─── Source material ───

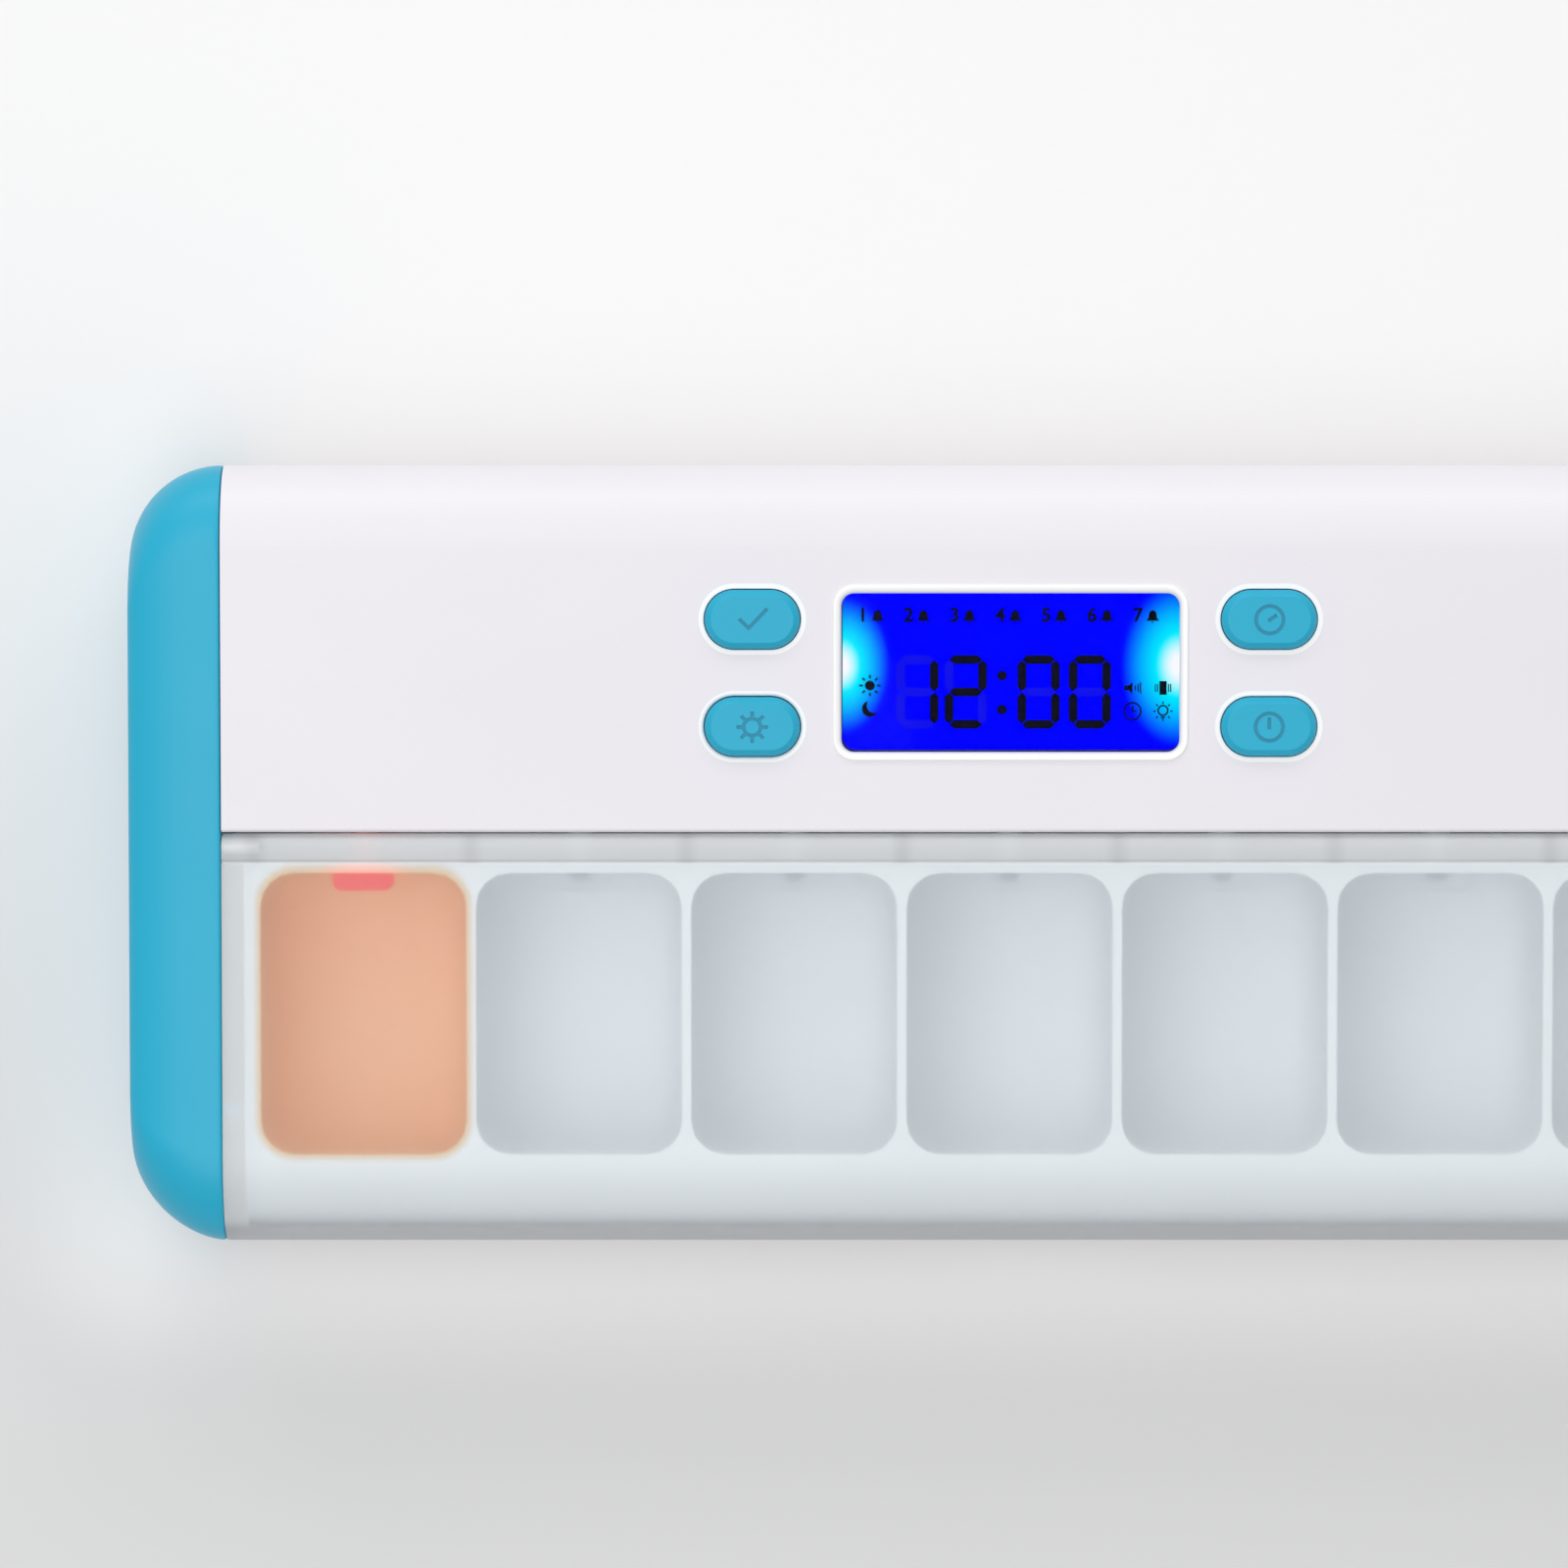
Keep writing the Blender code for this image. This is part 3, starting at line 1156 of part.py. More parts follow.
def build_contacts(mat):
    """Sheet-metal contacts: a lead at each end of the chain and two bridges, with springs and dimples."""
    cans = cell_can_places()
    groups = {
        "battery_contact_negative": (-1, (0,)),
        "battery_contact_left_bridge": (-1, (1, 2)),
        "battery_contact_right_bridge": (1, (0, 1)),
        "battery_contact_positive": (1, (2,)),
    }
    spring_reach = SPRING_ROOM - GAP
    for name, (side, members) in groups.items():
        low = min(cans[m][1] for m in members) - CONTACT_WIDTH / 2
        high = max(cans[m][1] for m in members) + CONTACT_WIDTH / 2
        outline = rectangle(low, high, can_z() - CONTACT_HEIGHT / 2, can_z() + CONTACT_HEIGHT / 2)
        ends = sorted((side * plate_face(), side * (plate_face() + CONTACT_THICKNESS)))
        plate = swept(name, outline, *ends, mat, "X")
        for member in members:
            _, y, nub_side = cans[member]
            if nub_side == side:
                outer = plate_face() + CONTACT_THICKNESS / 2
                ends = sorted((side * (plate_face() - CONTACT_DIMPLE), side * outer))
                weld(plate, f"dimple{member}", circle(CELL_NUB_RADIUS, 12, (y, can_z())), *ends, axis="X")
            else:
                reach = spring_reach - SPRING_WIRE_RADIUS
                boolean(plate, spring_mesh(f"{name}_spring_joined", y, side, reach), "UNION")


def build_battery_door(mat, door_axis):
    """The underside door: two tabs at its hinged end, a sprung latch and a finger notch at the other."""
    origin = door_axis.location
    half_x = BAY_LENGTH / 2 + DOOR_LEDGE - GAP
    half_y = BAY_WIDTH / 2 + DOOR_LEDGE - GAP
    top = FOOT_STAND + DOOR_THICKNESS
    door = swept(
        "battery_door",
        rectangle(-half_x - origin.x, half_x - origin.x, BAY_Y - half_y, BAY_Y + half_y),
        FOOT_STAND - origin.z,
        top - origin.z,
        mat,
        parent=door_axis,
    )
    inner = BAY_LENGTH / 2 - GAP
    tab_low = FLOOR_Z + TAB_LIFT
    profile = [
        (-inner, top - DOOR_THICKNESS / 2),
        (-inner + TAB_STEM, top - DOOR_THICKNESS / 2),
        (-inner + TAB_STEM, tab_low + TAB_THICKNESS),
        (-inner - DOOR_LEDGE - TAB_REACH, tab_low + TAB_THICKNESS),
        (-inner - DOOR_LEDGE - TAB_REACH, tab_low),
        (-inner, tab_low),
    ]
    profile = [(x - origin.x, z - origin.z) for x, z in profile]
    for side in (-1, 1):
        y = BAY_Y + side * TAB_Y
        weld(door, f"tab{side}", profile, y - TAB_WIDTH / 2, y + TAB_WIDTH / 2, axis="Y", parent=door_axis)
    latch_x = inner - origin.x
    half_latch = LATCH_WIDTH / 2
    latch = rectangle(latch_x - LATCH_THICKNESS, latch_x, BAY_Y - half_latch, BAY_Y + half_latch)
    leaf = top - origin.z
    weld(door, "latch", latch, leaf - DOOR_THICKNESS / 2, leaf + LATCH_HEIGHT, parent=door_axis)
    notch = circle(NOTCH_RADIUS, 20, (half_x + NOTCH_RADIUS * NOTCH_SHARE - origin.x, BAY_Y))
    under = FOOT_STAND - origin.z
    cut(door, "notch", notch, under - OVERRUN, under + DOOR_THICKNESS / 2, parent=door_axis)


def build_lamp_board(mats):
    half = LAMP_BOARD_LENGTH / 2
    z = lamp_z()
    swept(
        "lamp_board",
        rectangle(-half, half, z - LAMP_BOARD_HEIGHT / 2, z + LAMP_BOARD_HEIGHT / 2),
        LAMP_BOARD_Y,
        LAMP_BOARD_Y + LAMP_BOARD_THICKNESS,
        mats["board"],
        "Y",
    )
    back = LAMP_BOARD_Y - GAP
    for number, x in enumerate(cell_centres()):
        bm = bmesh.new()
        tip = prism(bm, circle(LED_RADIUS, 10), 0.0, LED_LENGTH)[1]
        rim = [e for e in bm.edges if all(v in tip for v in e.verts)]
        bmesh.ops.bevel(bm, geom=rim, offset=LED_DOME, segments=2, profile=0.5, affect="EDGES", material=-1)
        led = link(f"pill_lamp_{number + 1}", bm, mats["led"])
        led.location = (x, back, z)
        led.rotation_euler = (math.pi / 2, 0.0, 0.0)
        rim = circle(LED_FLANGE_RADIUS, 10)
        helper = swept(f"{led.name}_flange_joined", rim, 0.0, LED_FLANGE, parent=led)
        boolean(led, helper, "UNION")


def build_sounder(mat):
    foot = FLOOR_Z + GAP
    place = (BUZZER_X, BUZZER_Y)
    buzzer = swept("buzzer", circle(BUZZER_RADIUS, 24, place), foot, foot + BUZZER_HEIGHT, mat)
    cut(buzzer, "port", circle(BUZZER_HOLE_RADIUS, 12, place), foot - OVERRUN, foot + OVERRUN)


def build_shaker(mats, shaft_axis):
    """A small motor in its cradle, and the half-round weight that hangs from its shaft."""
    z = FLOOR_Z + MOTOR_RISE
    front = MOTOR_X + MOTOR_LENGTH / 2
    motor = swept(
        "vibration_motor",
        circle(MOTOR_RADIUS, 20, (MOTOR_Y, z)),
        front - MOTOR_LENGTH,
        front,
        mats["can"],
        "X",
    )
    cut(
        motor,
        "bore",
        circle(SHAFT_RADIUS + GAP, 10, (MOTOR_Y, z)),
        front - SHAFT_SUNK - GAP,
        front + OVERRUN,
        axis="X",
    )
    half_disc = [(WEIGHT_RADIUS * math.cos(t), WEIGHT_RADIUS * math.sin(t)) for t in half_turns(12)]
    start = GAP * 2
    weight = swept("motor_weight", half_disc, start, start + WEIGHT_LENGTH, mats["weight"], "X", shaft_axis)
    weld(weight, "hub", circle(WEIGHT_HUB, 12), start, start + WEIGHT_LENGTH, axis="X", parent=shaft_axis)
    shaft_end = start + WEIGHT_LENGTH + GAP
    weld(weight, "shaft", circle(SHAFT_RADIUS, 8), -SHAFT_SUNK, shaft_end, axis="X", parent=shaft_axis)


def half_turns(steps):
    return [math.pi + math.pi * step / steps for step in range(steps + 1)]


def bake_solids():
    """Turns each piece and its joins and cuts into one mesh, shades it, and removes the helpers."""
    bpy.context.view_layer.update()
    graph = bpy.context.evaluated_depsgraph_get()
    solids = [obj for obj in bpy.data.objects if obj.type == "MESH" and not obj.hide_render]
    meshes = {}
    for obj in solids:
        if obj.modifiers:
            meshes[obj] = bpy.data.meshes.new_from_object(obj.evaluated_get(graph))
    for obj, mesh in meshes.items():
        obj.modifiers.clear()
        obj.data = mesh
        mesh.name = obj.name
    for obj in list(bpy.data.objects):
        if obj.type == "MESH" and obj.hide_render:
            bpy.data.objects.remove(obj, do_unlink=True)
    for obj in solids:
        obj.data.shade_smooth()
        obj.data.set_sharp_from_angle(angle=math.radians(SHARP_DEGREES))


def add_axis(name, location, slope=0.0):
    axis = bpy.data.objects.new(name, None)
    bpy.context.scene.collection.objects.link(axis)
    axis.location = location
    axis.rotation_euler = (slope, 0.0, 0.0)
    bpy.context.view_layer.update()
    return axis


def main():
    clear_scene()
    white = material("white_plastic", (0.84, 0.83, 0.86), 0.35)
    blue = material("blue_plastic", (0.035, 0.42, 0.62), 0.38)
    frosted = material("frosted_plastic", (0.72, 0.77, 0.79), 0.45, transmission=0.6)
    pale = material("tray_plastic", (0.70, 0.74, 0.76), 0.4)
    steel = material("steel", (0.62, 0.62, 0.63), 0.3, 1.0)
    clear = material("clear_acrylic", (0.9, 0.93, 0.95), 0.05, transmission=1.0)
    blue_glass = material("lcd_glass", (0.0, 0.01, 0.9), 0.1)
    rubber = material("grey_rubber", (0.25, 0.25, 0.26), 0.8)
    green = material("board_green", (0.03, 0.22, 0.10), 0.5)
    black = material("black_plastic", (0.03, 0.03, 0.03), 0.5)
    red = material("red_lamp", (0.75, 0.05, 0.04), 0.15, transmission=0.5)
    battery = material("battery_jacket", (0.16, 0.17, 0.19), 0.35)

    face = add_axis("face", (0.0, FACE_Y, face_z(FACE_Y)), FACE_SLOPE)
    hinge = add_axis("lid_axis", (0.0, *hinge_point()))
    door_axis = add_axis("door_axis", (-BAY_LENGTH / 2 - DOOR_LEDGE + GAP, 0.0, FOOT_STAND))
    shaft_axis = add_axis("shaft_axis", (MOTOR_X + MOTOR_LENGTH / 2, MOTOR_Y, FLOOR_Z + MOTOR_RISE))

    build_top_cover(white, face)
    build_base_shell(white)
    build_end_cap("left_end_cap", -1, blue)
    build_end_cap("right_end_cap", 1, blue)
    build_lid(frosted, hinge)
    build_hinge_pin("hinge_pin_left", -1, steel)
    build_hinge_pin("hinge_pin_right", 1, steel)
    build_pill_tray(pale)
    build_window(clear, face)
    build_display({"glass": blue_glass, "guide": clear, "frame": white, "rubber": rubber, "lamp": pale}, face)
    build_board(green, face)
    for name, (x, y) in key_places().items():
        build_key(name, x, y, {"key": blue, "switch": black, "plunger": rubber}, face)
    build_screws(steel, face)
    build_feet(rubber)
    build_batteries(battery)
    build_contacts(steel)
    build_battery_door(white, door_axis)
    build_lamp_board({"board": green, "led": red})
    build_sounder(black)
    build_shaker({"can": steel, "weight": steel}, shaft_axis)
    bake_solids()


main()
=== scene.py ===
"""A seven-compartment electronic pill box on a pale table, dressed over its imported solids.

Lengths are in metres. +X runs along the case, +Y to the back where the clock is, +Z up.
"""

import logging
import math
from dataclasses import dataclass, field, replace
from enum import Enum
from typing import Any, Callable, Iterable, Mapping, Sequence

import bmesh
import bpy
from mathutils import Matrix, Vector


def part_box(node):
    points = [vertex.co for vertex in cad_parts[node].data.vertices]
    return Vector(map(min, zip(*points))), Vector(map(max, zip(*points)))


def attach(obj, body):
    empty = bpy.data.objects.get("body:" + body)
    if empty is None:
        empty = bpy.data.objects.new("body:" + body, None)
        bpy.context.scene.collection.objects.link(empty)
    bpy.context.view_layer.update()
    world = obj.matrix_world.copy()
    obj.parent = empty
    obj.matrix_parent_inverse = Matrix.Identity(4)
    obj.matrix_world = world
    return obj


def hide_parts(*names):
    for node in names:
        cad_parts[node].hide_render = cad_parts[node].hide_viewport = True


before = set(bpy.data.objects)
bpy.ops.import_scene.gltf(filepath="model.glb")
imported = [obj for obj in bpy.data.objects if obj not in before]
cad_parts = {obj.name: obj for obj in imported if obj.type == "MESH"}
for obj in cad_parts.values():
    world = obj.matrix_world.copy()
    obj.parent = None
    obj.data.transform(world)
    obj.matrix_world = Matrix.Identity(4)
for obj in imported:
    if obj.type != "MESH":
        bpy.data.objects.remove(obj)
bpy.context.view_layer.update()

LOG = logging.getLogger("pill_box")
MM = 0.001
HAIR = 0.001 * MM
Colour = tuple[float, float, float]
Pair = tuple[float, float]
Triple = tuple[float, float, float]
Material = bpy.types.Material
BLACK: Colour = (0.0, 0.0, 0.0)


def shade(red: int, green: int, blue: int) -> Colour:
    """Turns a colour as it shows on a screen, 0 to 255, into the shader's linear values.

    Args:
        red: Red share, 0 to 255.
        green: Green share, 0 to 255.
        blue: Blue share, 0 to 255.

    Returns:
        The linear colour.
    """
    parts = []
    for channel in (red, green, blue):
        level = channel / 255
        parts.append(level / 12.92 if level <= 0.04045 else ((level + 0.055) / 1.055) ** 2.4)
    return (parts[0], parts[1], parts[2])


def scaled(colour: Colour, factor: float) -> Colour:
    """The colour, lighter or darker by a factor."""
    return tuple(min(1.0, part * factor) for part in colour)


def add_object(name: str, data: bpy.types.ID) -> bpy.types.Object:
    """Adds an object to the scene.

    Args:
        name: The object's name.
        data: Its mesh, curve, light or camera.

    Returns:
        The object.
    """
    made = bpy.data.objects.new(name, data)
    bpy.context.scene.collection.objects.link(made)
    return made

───

Exactly reproduce the stretch from the line with "build_top_cover(white, face)" through the line with "zip(*points))), Vector(map(max, zip(*points)))", including both ends and nothing else.

• _Complete output_:
    build_top_cover(white, face)
    build_base_shell(white)
    build_end_cap("left_end_cap", -1, blue)
    build_end_cap("right_end_cap", 1, blue)
    build_lid(frosted, hinge)
    build_hinge_pin("hinge_pin_left", -1, steel)
    build_hinge_pin("hinge_pin_right", 1, steel)
    build_pill_tray(pale)
    build_window(clear, face)
    build_display({"glass": blue_glass, "guide": clear, "frame": white, "rubber": rubber, "lamp": pale}, face)
    build_board(green, face)
    for name, (x, y) in key_places().items():
        build_key(name, x, y, {"key": blue, "switch": black, "plunger": rubber}, face)
    build_screws(steel, face)
    build_feet(rubber)
    build_batteries(battery)
    build_contacts(steel)
    build_battery_door(white, door_axis)
    build_lamp_board({"board": green, "led": red})
    build_sounder(black)
    build_shaker({"can": steel, "weight": steel}, shaft_axis)
    bake_solids()


main()
=== scene.py ===
"""A seven-compartment electronic pill box on a pale table, dressed over its imported solids.

Lengths are in metres. +X runs along the case, +Y to the back where the clock is, +Z up.
"""

import logging
import math
from dataclasses import dataclass, field, replace
from enum import Enum
from typing import Any, Callable, Iterable, Mapping, Sequence

import bmesh
import bpy
from mathutils import Matrix, Vector


def part_box(node):
    points = [vertex.co for vertex in cad_parts[node].data.vertices]
    return Vector(map(min, zip(*points))), Vector(map(max, zip(*points)))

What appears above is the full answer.